----- Original Message -----
- It would be great to see a benchmark against GNU diff!
So I cooked up an implementation of unix diff: https://github.com/erikerlandson/algorithm/blob/edit_distance/sequence/examp... It produces standard default unix diff output: http://en.wikipedia.org/wiki/Diff#Usage That is to say, edit_distance_diff_example will reproduce the output of diff, at least if you just give both programs two files for arguments: $ edit_distance_diff_example foo.txt bar.txt > ed.out $ diff foo.txt bar.txt > diff.out $ diff ed.out diff.out $ I generated a few benchmarking data-sets, by editing /usr/share/dict/words. On my machine (F18), the 'words' file has 479,828 lines (one word per line) and is 4,953,680 bytes.
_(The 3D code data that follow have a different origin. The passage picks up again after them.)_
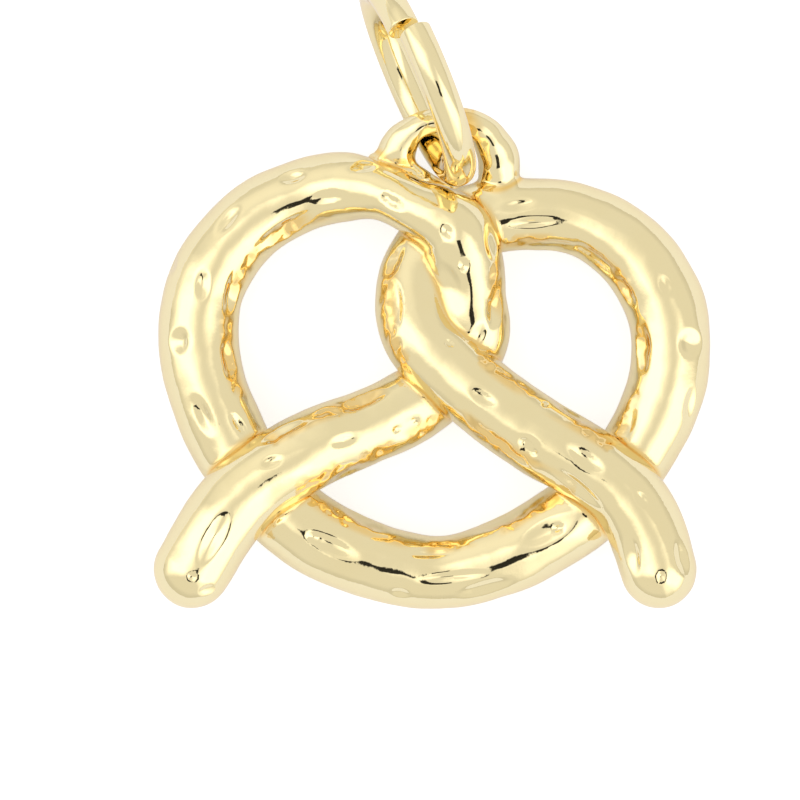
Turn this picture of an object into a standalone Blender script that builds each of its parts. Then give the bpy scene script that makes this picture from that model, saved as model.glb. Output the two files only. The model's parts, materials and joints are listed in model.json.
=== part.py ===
"""Pretzel charm: a cast metal pretzel with a hanging loop, and one split jump ring through the loop.

Metres, +Z up. The charm lies on its back with its shown face up and the loop towards +Y. The
origin is under the middle of the whole piece, on the surface it lies on.
"""

import math
from typing import NamedTuple

import bmesh
import bpy
from mathutils import Matrix, Vector

MM = 0.001

# Rope
ROPE_STEP = 0.30
ROPE_SIDES = 20
BACK_FLAT = 0.95
DENT_FALLOFF = 1.2
CAP_RINGS = 4
CAP_SWEEP = 86.0

# Hanging loop
LOOP_STEP = 0.22
LOOP_SIDES = 12
LOOP_TOP_WIDTH = 0.68

# Jump ring
WIRE = 0.88
RING_RADIUS = 2.71
RING_SIDES = 14
RING_STEPS = 44
RING_CUT_ANGLE = 63.0
RING_CUT_GAP = 0.20
RING_CUT_OFFSET = -0.24
LOOP_CLEARANCE = 0.09
HINGE = (-0.19, 4.66, 1.70)
RING_HEADING = 113.0
RING_LEAN = 6.7

# Pale gold plating
GOLD = (0.94, 0.84, 0.55, 1.0)
GOLD_ROUGHNESS = 0.10


class Station(NamedTuple):
    """A point on the rope's middle line, in mm: its place seen from above, width and lift."""

    x: float
    y: float
    width: float
    lift: float

    def middle(self):
        """Return the place of the rope's middle, which lies lower than half its width at rest."""
        return self.x, self.y, BACK_FLAT * self.width / 2 + self.lift


class Dent(NamedTuple):
    """A hammered oblong dent, in mm and degrees: its middle, size, turn from +X and depth."""

    x: float
    y: float
    length: float
    width: float
    turn: float
    depth: float


class Strand(NamedTuple):
    """A run of the rope: its stations and the dents in it."""

    stations: tuple
    dents: tuple


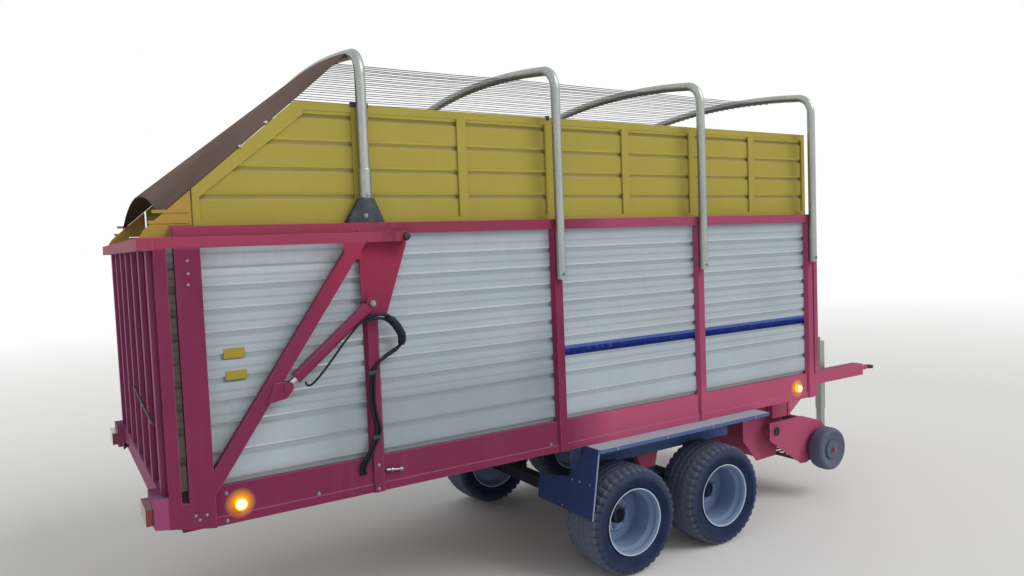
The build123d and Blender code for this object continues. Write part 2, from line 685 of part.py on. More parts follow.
def strut(x0, z0, x1, z1, width, out0, out1):
    """Straight flat bar on the side between two points."""
    length = hypot(x1 - x0, z1 - z0)
    nx, nz = -(z1 - z0) / length * width / 2, (x1 - x0) / length * width / 2
    corners = [(x0 + nx, z0 + nz), (x1 + nx, z1 + nz), (x1 - nx, z1 - nz), (x0 - nx, z0 - nz)]
    return plate(corners, out0, out1)


def gate_side():
    """Tailgate side frame of channels open towards the wall: arm, two posts, foot, corner and long strut."""
    low, high, wall = GATE_LAYER, GATE_LAYER + GATE_TUBE, BEAM_WALL
    arm_low, arm_high = PIVOT_Z - ARM_HEIGHT / 2, PIVOT_Z + ARM_HEIGHT / 2
    rear, front = GATE_REAR_X, WIDE_POST_X + WIDE_POST_WIDTH / 2
    inner = GATE_REAR_X + GATE_WALL_DEPTH
    foot_top = GATE_FOOT_TOP
    shape = side_block(inner, PIVOT_X, low, high, arm_low, arm_high)
    shape += rod((PIVOT_X, outward(low), PIVOT_Z), (PIVOT_X, outward(high), PIVOT_Z), ARM_HEIGHT / 2)
    foot = [(rear, GATE_FOOT_REAR), (front, GATE_FOOT_FRONT), (front, foot_top), (inner, foot_top),
            (inner, GATE_CORNER_TOP), (rear, GATE_CORNER_TOP)]
    shape += plate(foot, low, high)
    shape += strut(STRUT_TOP_X, PIVOT_Z, STRUT_LOW_X, STRUT_LOW_Z, STRUT_WIDTH, low, high)
    bracket = [(STRUT_TOP_X - 100, arm_low + wall), (STRUT_TOP_X - 100, arm_low - 48),
               (STRUT_TOP_X - 60, arm_low - 88), (STRUT_TOP_X - 7, arm_low - 88), (STRUT_TOP_X - 7, arm_low + wall)]
    shape += plate(bracket, high - wall, high)
    angle = atan2(PIVOT_Z - STRUT_LOW_Z, STRUT_TOP_X - STRUT_LOW_X)
    along = (cos(angle), sin(angle))
    top, bottom = STRUT_TOP_X - 70 * along[0], STRUT_LOW_X + 80 * along[0]
    hollow = strut(top, PIVOT_Z - 70 * along[1], bottom, STRUT_LOW_Z + 80 * along[1],
                   STRUT_WIDTH - 2 * wall, low - 1, high - wall)
    hollow += side_block(inner + wall, PIVOT_X - 60, low - 1, high - wall, arm_low + wall, arm_high - wall)
    hollow += plate([(rear + wall, GATE_FOOT_REAR + wall), (front - wall, GATE_FOOT_FRONT + wall + 1),
                     (front - wall, foot_top - wall), (rear + wall, foot_top - wall)], low - 1, high - wall)
    for x, width in ((NARROW_POST_X, NARROW_POST_WIDTH), (WIDE_POST_X, WIDE_POST_WIDTH)):
        shape += side_block(x - width / 2, x + width / 2, low, high, foot_top - 20, arm_low + wall)
        hollow += side_block(x - width / 2 + wall, x + width / 2 - wall, low - 1, high - wall,
                             foot_top + wall, arm_low - wall)
    shape -= hollow
    ear = [(ROD_EYE_X + a, ROD_EYE_Z + b) for a, b in
           ((-105, -58), (-82, -64), (-4, -50), (34, -3), (26, 30), (-13, 34), (-60, 34))]
    eye_gap = 20
    for side in (-1, 1):
        out = CYLINDER_OUT + side * eye_gap
        shape += plate(ear, out, out + side * 10)
        pin_head = out + side * 18
        shape += rod((ROD_EYE_X, outward(out + side * 9), ROD_EYE_Z),
                     (ROD_EYE_X, outward(pin_head), ROD_EYE_Z), 18)
    bore = rod((PIVOT_X, outward(low - 1), PIVOT_Z), (PIVOT_X, outward(high + 1), PIVOT_Z),
               PIVOT_RADIUS + RUNNING)
    return shape - bore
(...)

So, a decent size of file in both line length and bytes. I did a couple different experiments, where I compared against a variation that differed by around 150 lines, and then another variation that differed by around 1200 lines. I also varied input size, by just duplicating the contents, so the result was twice the length and size. Across these variations of input size and file difference that I tested, edit_distance_diff_example ran consistently 40% to 60% faster than unix diff. So, roughly speaking it's performing about twice as fast. And less than 150 lines of code!